Choice Based Revenue Management for Parallel Flights
2014
This paper describes a revenue management problem of a major airline that operates in a very competitive market involving two major hubs and having more than 30 parallel daily flights. We consider choice based stochastic assortment optimization problems to maximize the expected revenue for the airline. The inputs include models of booking arrival rates, competitor assortment selection probabilities, customers' booking choices among the airline's own flights as well as competitors' flights, booking-to-ticketing conversion probabilities, and go-show and no-show probabilities. We build a variety of booking choice models to incorporate unobserved heterogeneous customer preferences for different departure times.

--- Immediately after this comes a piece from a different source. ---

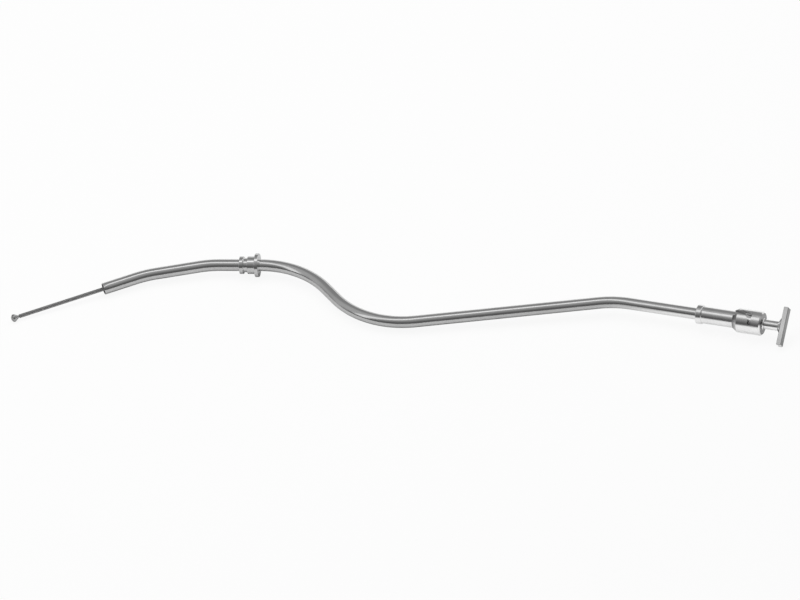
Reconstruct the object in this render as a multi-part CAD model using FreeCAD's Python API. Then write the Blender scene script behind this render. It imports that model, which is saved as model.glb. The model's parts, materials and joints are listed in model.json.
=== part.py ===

The way departure time preferences are modeled dramatically affects price sensitivity estimates, and therefore the modeling of heterogeneous departure time preferences matters. We also show that customer choice behavior exhibits discontinuities, with much greater demand for the cheapest alternative than for the second cheapest alternative even when the price difference is small, and much greater demand for fully refundable tickets than almost fully refundable tickets. We formulate a deterministic (fluid) optimization problem corresponding to each of the booking choice models, and we show that in some cases these problems can be solved efficiently even when the discontinuities cause violation of the independence from irrelevant alternatives property. The resulting solutions are used to determine assortment selection policies for the stochastic problem. Simulation studies show that several of these policies generate significantly more revenue than the airline's existing policy, and that the improved performance of these policies is robust with respect to misspecification errors as well as with respect to errors in parameter estimates.